Nothing surprising here; just updating text.

https://github.com/edx/frontend-app-program-console/pull/26

Changing the repository name

Any administrator of the MFE’s repo can go to “Settings” and change the name of the repository. This is actually very safe to do any can be done first, as GitHub will seamlessly redirect from the old repository name to the new repository name indefinitely.

For good measure, we still updated the references of program-manager to program-console in the repository and renamed the NPM package:

https://github.com/edx/frontend-app-program-console/pull/27

Changing the repository URL and service names in devstack

With these two PRs (which can be done in a single PR), we updated devstack to reference the new repository URL (for good measure, not out of necessity) and changed the name of the service from program-manager to program-console.

https://github.com/edx/devstack/pull/498

Those PRs do change the folder in which docker-compose looks for code on the host computer from ../frontend-app-program-manager/ to ../frontend-app-program-console/. Because of this, we needed to let Devstack users that, in order to use Program Console on Devstack, they would either need to rename the folder or delete it re-clone the repository. @Alex Wang (Deactivated) sent out an email for this:

tl;dr - If you expect program manager to keep working in devstack, please remove your local “frontend-app-program-manager” project folder if you have it, and git clone git@github.com:edx/frontend-app-program-console.git

Longer:

Hi folks, 

We have renamed the repository “frontend-app-program-manager” to “frontend-app-program-console”, relevant changes have also been made to devstack accordingly:

[PR links]

 From now on, if you want to work with program manager (which is now known as program console), then make sure to remove your local “frontend-app-program-manager” project folder if you have it, and git clone git@github.com:edx/frontend-app-program-console.git

 Also, relevant commands in devstack have been changed.
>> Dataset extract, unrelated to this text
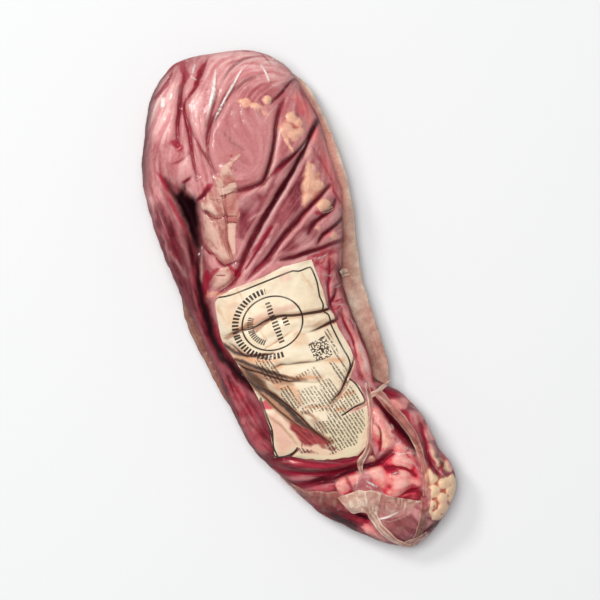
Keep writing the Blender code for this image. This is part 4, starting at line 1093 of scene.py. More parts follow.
# The film. A clear shrink bag drawn tight on the meat: it follows every valley, stands in thin crests of its own
# and shows as a whitish line wherever it is creased, with painted highlights and glints on its crests. It is the
# whole form again, a skin just above the meat.
CRESTS = (
    (0.8, ((28.5, 154.5, 0.5), (25, 152, 1), (18, 146, 1.1), (12, 141.5, 1.1), (2, 133, 1), (-6, 124, 0.3))),
    (0.7, ((20, 149, 0.3), (14, 144, 0.8), (8, 138.5, 0.8), (0, 131, 0.6), (-4, 127, 0.2))),
    (1.6, ((12.5, 161, 0.3), (9, 154, 1), (5, 147, 1.3), (0, 139, 1.1), (-5, 132, 0.3))),
    (0.8, ((41, 154, 0.3), (42, 147, 1), (42, 140, 0.9), (40, 133, 0.3))),
    (0.8, ((-38, 148, 0.3), (-33, 154, 0.9), (-29, 158, 0.4))), (1.2, ((1, 171, 0.5), (-2, 165, 1), (-5, 160, 0.5))),
    (1.3, ((-10, 158, 0.3), (-15, 151.5, 0.9), (-18.5, 145, 0.9), (-22, 137, 0.8), (-25, 128, 0.3))),
    (1.1, ((-12, 149, 0.3), (-14, 143, 0.7), (-13, 134, 0.6), (-12, 124, 0.2))),
    (1.2, ((50, 95, 0.4), (40, 85, 0.9), (29, 74, 1.2), (16, 64, 1.3), (2, 53, 1.2), (-11, 42, 0.8),
        (-20, 34.5, 0.3))),
    (1.1, ((39, 118, 0.3), (31, 103, 0.8), (23, 89, 0.9), (15, 79, 0.4))),
    (1, ((36, 62, 0.2), (22, 53, 0.7), (8, 43, 0.8), (-4, 35, 0.4))),
    (0.9, ((52, 57, 0.2), (44, 51.5, 0.7), (36, 49, 0.6), (29, 44, 0.2))),
    (0.9, ((54, 47, 0.2), (46, 42, 0.7), (38, 40.5, 0.7), (32, 36, 0.2))),
    (0.9, ((50, 33, 0.2), (40, 32.5, 0.7), (28, 33, 0.5))),
    (0.8, ((-12, 92, 0.3), (-14, 82, 0.7), (-17, 70, 0.8), (-20, 56, 0.8), (-23, 41, 0.3))),
    (0.7, ((-20, 70, 0.2), (-14, 68.5, 0.7), (-9, 66, 0.4))), (0.8, ((-50, 30, 0.3), (-44, 27, 0.8), (-37, 25, 0.4))),
    (0.8, ((3, -124, 0.4), (6, -127.5, 0.9), (8, -131, 0.5))),
    (0.9, ((-46, 96, 0.2), (-30, 99, 0.5), (-20, 98, 0.2))), (0.8, ((2, 122, 0.2), (6, 112, 0.5), (12, 100, 0.2))),
    (1.1, ((-35, 100, 0.3), (-32.4, 94.5, 1), (-30, 88, 0.4))),
)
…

For example:

* `make dev.up.program-manager` becomes `make dev.up.program-console`

* `make program-manager-shell` becomes `make program-console-shell`

* ...and so on

Cheers,

Alex


Discovery: Changing the URL

In my mind, I wanted the URL change to go something like this:

  1. Introduce the new program-console.edx.org URL, but do not redirect program-manager.edx.org to it yet.

  2. Verify that program-console.edx.org works correctly.
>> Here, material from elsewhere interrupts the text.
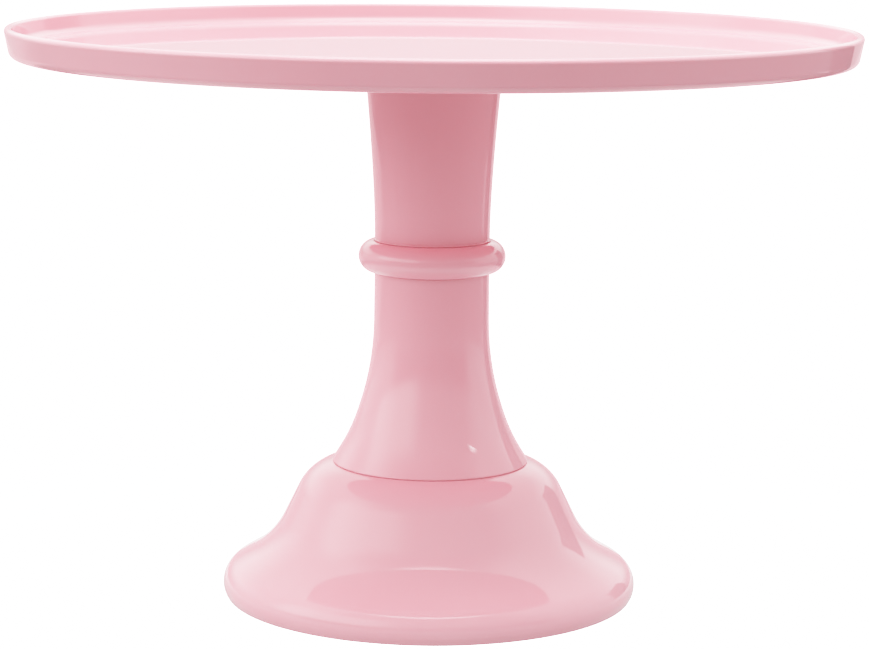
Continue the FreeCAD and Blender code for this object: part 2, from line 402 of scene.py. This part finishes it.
def zinc_steel(name):
    """Bright zinc plating: cool grey, drawn marks round the axis and cloudy passivation."""
    n = Nodes(name)
    clouds = n.spread(n.noise(160.0, 3.0), 0.35, 0.7, 0.0, 1.0)
    colour = n.mix(clouds, (0.60, 0.62, 0.64, 1), (0.72, 0.72, 0.70, 1))
    drawn = n.noise(1.0, 2.0, 0.6, n.stretched(90.0, 90.0, 4200.0))
    roughness = n.spread(drawn, 0.3, 0.7, 0.24, 0.40)
    n.set(Base_Color=colour, Roughness=roughness, Normal=n.bump(drawn, 0.004 * MM), Metallic=1.0)
    return n.material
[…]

  3. Then, redirect program-manager.edx.org to program-console.edx.org.

I filed a DevOps Support ticket and went to DevOps office hours. They explained that I should essentially create a whole new MFE in Terraform (our AWS configuration) and create a new deployment pipeline in it for Gomatic (our GoCD setup) for step 1. They would both pull code from the repository.
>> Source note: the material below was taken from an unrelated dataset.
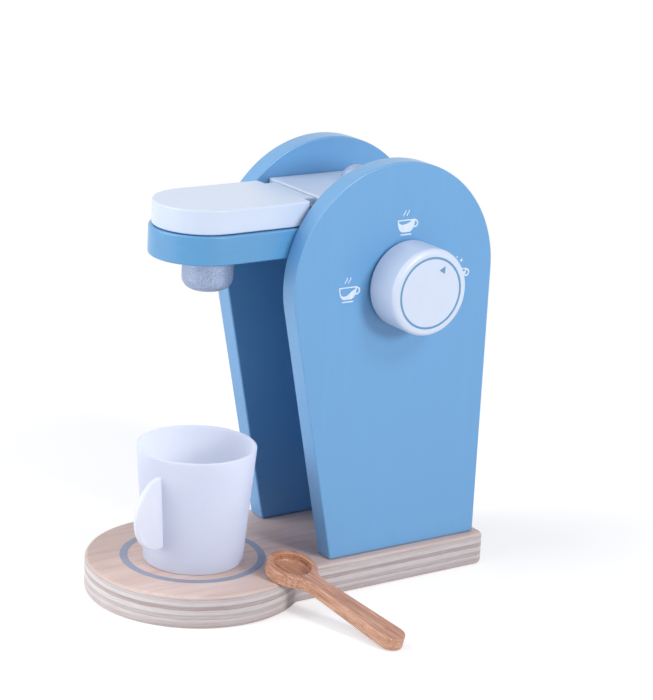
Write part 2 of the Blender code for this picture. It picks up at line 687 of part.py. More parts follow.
def make_cup():
    """Milky cup with a D-shaped fin for a handle, standing over the ring on the base."""
    cup = piece("cup", turned(cup_profile(), (0, 0, 0), (0, 0, CUP_HEIGHT)), MILKY_PLASTIC)
    handle = boolean(cup, cup_handle(), "handle", "UNION")
    handle.parent = cup
    cup.location = (CUP_X, CUP_Y, BASE_TOP + FIT)
    cup.rotation_euler = (0, 0, HANDLE_BEARING)


def scoop_outline():
    """Bowl and handle in one outline; the handle widens from its neck to its round end."""
    end_radius = SCOOP_END_WIDTH / 2
    neck = SCOOP_NECK_WIDTH / 2
    end_u = SCOOP_LENGTH - end_radius
    splay = math.atan2(end_radius - neck, end_u - SCOOP_BOWL_RADIUS)
    side = neck * math.cos(splay) - SCOOP_BOWL_RADIUS * math.sin(splay)
    reach = SCOOP_BOWL_RADIUS + SCOOP_NECK_FILLET
    fillet_v = side + SCOOP_NECK_FILLET
    fillet_u = math.sqrt(reach ** 2 - fillet_v ** 2)
    meet = math.atan2(fillet_v, fillet_u) + splay
    fillet_centre = (reach * math.cos(meet), reach * math.sin(meet))
    bowl = arc((0, 0), SCOOP_BOWL_RADIUS, meet, math.tau - meet, 3 * CORNER_STEPS + EDGE_STEPS)
    lower = arc((fillet_centre[0], -fillet_centre[1]), SCOOP_NECK_FILLET, math.pi - meet,
                math.pi / 2 - splay, FILLET_STEPS)
    end = arc((end_u, 0), end_radius, -math.pi / 2, math.pi / 2, 2 * CORNER_STEPS)
    upper = arc(fillet_centre, SCOOP_NECK_FILLET, splay - math.pi / 2, meet - math.pi, FILLET_STEPS)
    return bowl + lower[1:] + end + upper[:-1]


def hollow_cutter():
    """Dish turned into the scoop's bowl, with a flat floor and a rounded foot to its wall."""
    top = SCOOP_THICKNESS
    floor = top - SCOOP_HOLLOW_DEPTH
    flat = SCOOP_HOLLOW_RADIUS - SCOOP_HOLLOW_ROUND
    foot = arc((flat, floor + SCOOP_HOLLOW_ROUND), SCOOP_HOLLOW_ROUND, -math.pi / 2, 0, CORNER_STEPS)
    above = top + CUT_OVERRUN
    profile = [(0, floor)] + foot + [(SCOOP_HOLLOW_RADIUS, above), (0, above)]
    return turned(profile, (0, 0, 0), (0, 0, top), FINE_STEPS)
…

Then, for step 3, I would update the program-manager S3 bucket config in Terraform to redirect to the program-console bucket, and then finally remove the program-manager GoCD pipeline.

Adding new Program Console MFE

Add configuration for program-console

Add new GoCD pipeline for program-console

This also required asking DevOps for access to the new pipeline.

Create program-console microfrontend in S3

I also decided to go ahead and make program-manager.stage.edx.org redirect to program-console.stage.edx.org in the PR in order to make sure that the next step would work as expected. This required having DevOps clear the Stage program-manager bucket before applying the Terraform.

In applying this, we hit an unexpected snag related to us hitting a limit of Cloudflare worker scripts we can deploy. In the same PR, Joe Mulloy did some refactoring to make it so all MFEs shared the same Cloudflare worker script, resolving the problem. If you’re reading this because you want to rename an MFE, you don’t need to worry about this.

I then hit an issue where our program-manager GoCD pipeline was broken, because its Stage bucket was now a read-only bucket that redirected to program-console. I resolved this by making that bucket writable again.

Making Program Manager redirect to Program Console

Make prod program-manager bucket redirect to program-console

Note that this requires the program-manager S3 bucket being cleared before applying the Terraform changes. Your MFE will be down in the time period between the bucket-wipe and the Terraform-apply. Coordinate with DevOps for this.

If your MFE can’t tolerate ~60 seconds of downtime, then this may not be the right approach.